Repeat exactly the lines from the start through the line with "from build123d import *", both ends included.

─── MATERIAL ───

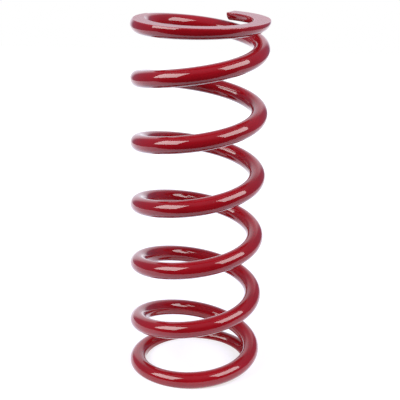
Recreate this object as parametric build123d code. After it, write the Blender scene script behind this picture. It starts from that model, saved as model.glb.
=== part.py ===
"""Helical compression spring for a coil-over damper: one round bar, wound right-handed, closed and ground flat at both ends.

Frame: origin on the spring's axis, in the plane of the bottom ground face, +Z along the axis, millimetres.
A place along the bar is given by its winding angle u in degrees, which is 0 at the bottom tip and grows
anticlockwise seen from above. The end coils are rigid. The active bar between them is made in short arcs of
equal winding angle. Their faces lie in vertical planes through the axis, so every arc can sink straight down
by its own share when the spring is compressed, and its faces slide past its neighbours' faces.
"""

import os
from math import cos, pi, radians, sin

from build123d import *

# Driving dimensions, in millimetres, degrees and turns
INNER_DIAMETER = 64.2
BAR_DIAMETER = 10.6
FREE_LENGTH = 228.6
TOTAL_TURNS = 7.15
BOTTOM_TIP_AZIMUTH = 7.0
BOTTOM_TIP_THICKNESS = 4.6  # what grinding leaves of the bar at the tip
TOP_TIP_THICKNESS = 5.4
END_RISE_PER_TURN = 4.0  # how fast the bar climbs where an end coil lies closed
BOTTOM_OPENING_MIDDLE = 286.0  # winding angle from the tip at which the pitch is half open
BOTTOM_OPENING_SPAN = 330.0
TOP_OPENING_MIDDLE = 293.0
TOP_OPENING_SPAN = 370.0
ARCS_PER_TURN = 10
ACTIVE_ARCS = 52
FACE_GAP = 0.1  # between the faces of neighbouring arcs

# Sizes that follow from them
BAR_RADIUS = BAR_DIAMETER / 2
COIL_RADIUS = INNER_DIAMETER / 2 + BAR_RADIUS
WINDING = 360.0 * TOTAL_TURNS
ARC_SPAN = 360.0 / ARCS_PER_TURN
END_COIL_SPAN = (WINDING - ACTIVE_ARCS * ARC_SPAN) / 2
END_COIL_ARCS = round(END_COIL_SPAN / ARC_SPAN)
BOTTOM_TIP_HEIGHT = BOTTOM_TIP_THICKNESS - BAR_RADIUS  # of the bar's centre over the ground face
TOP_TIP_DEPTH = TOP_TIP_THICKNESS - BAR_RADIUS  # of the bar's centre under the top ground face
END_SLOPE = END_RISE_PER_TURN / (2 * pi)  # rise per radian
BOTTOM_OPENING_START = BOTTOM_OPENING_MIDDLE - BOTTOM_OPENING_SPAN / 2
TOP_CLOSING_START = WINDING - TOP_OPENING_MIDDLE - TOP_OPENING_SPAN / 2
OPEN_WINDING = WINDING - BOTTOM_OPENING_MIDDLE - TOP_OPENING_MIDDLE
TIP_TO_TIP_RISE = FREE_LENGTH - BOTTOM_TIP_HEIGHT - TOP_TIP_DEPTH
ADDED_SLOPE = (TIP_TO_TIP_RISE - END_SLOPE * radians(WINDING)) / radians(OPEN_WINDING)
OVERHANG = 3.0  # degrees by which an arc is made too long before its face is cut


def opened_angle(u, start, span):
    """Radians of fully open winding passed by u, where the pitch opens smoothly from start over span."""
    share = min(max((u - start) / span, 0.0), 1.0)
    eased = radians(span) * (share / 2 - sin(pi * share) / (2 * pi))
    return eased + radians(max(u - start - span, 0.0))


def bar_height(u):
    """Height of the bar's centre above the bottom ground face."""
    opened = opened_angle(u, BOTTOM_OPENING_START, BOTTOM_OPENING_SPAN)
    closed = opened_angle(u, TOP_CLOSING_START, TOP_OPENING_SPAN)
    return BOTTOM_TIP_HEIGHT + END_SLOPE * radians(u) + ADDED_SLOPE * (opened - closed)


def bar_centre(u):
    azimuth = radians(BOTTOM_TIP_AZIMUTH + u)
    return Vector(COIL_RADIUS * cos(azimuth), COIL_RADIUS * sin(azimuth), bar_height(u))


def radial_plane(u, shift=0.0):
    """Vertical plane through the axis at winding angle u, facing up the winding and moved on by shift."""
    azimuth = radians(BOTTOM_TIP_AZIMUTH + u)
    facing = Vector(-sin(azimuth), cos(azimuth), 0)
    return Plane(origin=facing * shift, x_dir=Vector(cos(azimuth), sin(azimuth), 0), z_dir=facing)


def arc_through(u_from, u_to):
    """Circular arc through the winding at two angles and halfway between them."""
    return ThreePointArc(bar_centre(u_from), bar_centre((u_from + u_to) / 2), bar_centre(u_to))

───

→ **SOLVED EXERCISE**
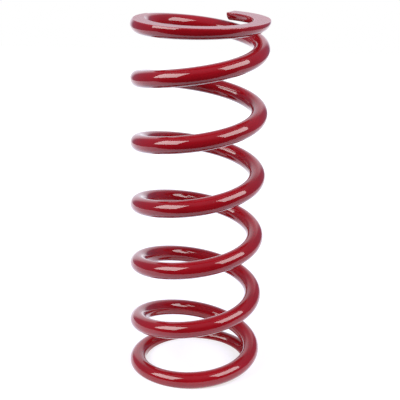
Recreate this object as parametric build123d code. After it, write the Blender scene script behind this picture. It starts from that model, saved as model.glb.
=== part.py ===
"""Helical compression spring for a coil-over damper: one round bar, wound right-handed, closed and ground flat at both ends.

Frame: origin on the spring's axis, in the plane of the bottom ground face, +Z along the axis, millimetres.
A place along the bar is given by its winding angle u in degrees, which is 0 at the bottom tip and grows
anticlockwise seen from above. The end coils are rigid. The active bar between them is made in short arcs of
equal winding angle. Their faces lie in vertical planes through the axis, so every arc can sink straight down
by its own share when the spring is compressed, and its faces slide past its neighbours' faces.
"""

import os
from math import cos, pi, radians, sin

from build123d import *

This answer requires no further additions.